Cat and Alexi have a very interesting history. Cat was once happily married to Billy, although it wasn’t easy when Billy came back from the war a haunted man. However, things seemed to be changing for the better when they decided to pull up their roots and headed west to start anew as farmers… until Billy was killed right in front of Cat by an unidentified villain (she could only hear him as she was blindfolded). Cat sort of drifted in a limbo of depression until one day, she decided that she couldn’t keep living like she did. She eventually caught Alexi in his act and asked him to teach her everything he knew about his art. Eventually, they became lovers, but she soon left him to hit out on her own.

She became Cat, the infamous bounty hunter who brought down many outlaws and criminals in her quest to identify and kill Billy’s murderer. When this story opens, Alexi and Cat are reunited when Alexi hears that someone has placed a huge bounty on Cat’s head and realizes that Cat is in danger. Together, they realize that the villain who killed Billy must know that Cat is after him, and Alexi must convince Cat to stay by his side in order to stay safe. Whether Cat will agree is something he will have to find out the hard way.

Lori Austin is actually the pseudonym of Lori Hendeland, whose Western historical romances I’d enjoyed in the past. While I didn’t exactly follow the author when she started writing urban fantasy stories, I’m more than happy to dip my toes back into the water, so to speak, when she returns to Western romance romps as Lori Austin.

And oh, what a fabulous story this one could have been! Alexi is absolutely fantastic as the scoundrel who hides his very capable and ruthless persona under a mask of careless loving and happy-go-lucky demeanor. The author has given Alexi just the right touch of angst without having him brood like a constipated mastiff, along with just the right amount of crazy-obsessed-insane streak in his feelings for Cat to make him come off as dreamboat of a bad boy hero. And Cat is a fabulous sidekick, as they work together like hand in glove. With him, she’s as capable as the author claims Cat is when it comes to pulling off various disguises and coming up with tracks to get them both out of hot water without batting an eyelid. Together, Cat and Alexi are one of the most entertaining lovers-in-crime couplings I’ve come across in a long time. They have chemistry, and I especially love how it is the heroine who treats sex and passion in a rather cavalier manner compared to the hero. Oh, and Cat has a painful past, and the author treats her pain and slow healing in a sensitive and often heartbreaking manner.

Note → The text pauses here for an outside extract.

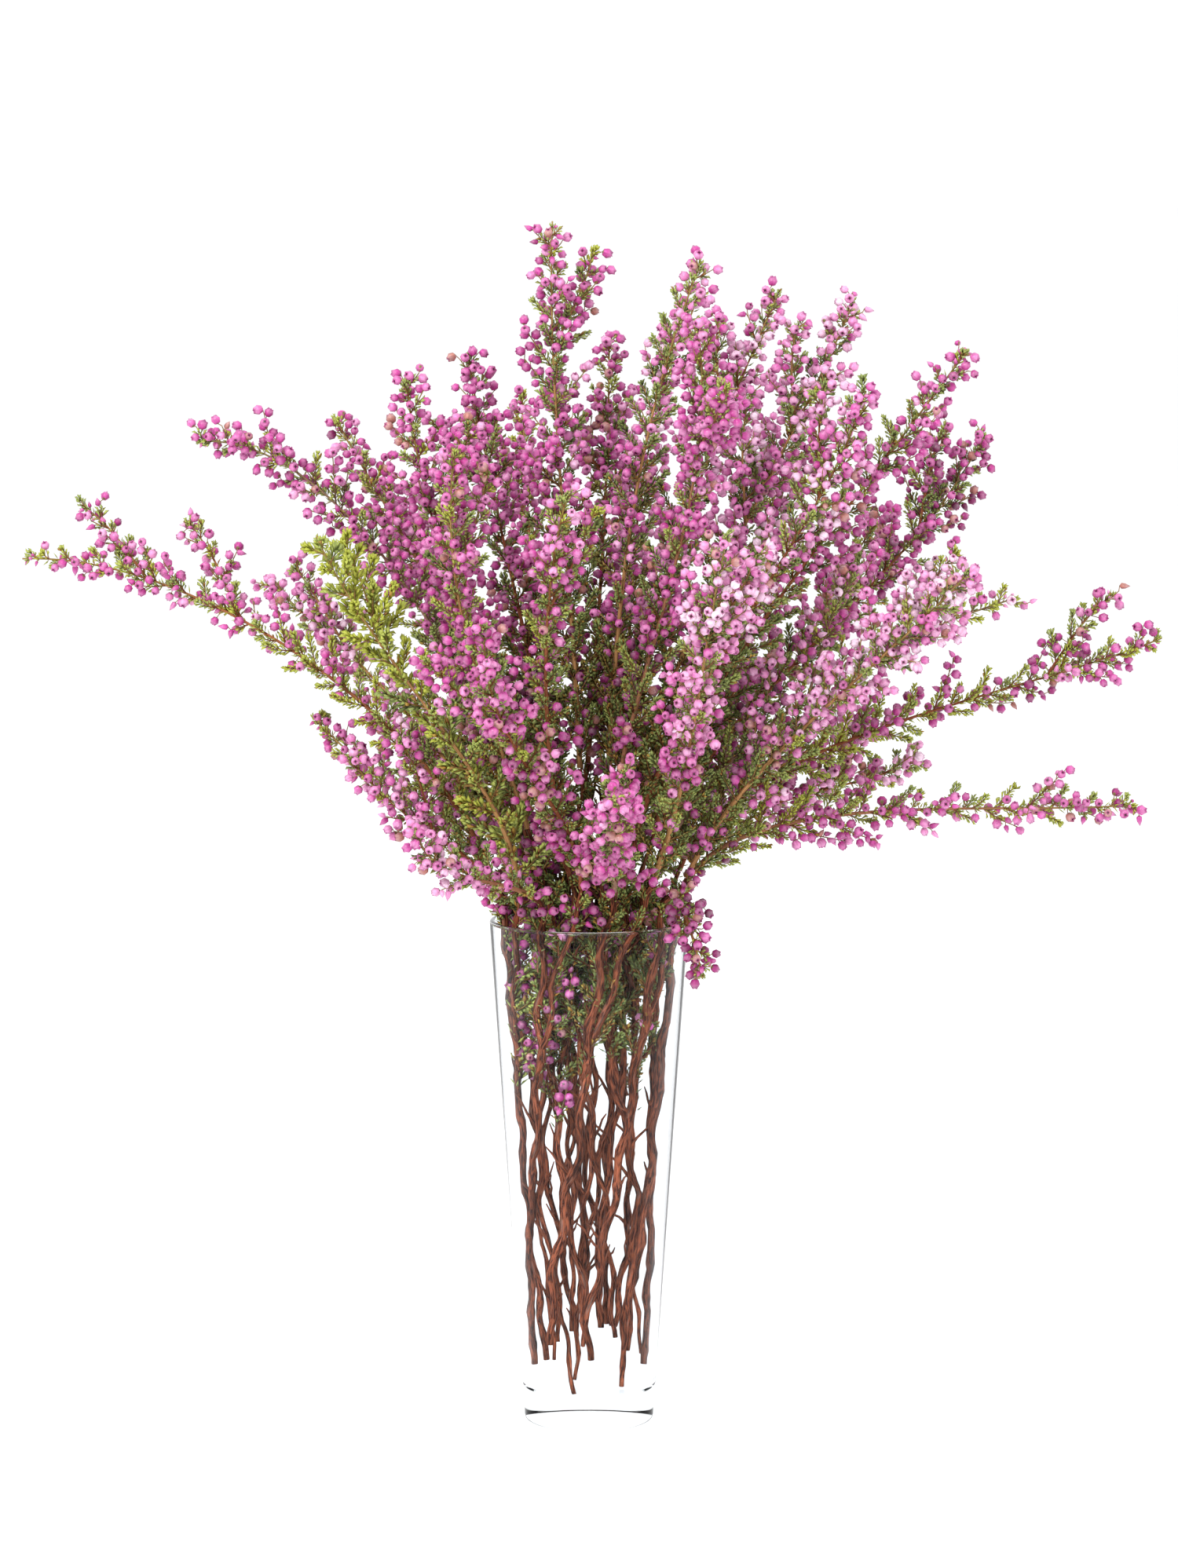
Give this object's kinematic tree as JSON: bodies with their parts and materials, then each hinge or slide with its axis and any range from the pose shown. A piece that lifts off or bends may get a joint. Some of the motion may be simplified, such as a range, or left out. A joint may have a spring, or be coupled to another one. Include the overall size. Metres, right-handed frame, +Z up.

The problem is this: when Cat strikes out on her own, and she does this a lot in this story, her IQ plummets straight down into the abyss. The situation always unravel in one of two possible manner: either Cat screws up again and has to be rescued by Alexi and his friend Mikhail, or those two show up before Cat can screw up further. Perhaps this is an effort to make sure that Alexi gets to flex his manly muscles, or maybe making the heroine weak and useless on her own is an effort to make her seem vulnerable, and hence, likable? Whatever the reason, this story flings itself into the twilight zone of stupidity every time Cat deigns to leave Alexi’s shadow. Look, she doesn’t even know that her gun is unloaded until she tries to fire! Seriously now, Ms Austin, I’m supposed to believe that this woman managed to carve a reputation on her own – when she makes stupid mistakes more typical of novices?

If Cat turning dumb isn’t bad enough, the plot soon makes a shrine out of Cat’s stupidity and turns this plot point – that Cat is stupid and helpless – into a pivotal catalyst of Cat’s healing and embracing her love for Alexi. I don’t know, maybe it’s a genre thing, where we just cannot have a heroine – even a bounty hunter heroine – do something bad like the bang-bang-bang-you-die thing on bad guys, so we basically have Cat being helpless and useless in the late quarter of the story. She doesn’t even get to do the bang-bang-bang thing – the man-child Mikhail does everything. And I’m not even going to start on the unfortunate implication of having the functional-but-not-quite-together sidekick do the dirty deed because the genre forbids “good guys” from killing people even if those people deserve to die.

Back to my earlier statement, yes, this book has some amazing moments, especially when Cat and Alexi work together like a beautiful beating clockwork heart, but it also falls apart spectacularly when the author turns Cat into a stupid and incompetent twit to further the agenda of Cat turning into a useless wimp in the name of… I don’t know, love or something. I love parts of this book, and I loathe other parts with equal intensity. It’s all because of the author’s bizarre equation of female incompetence and stupidity to virtue and redemption.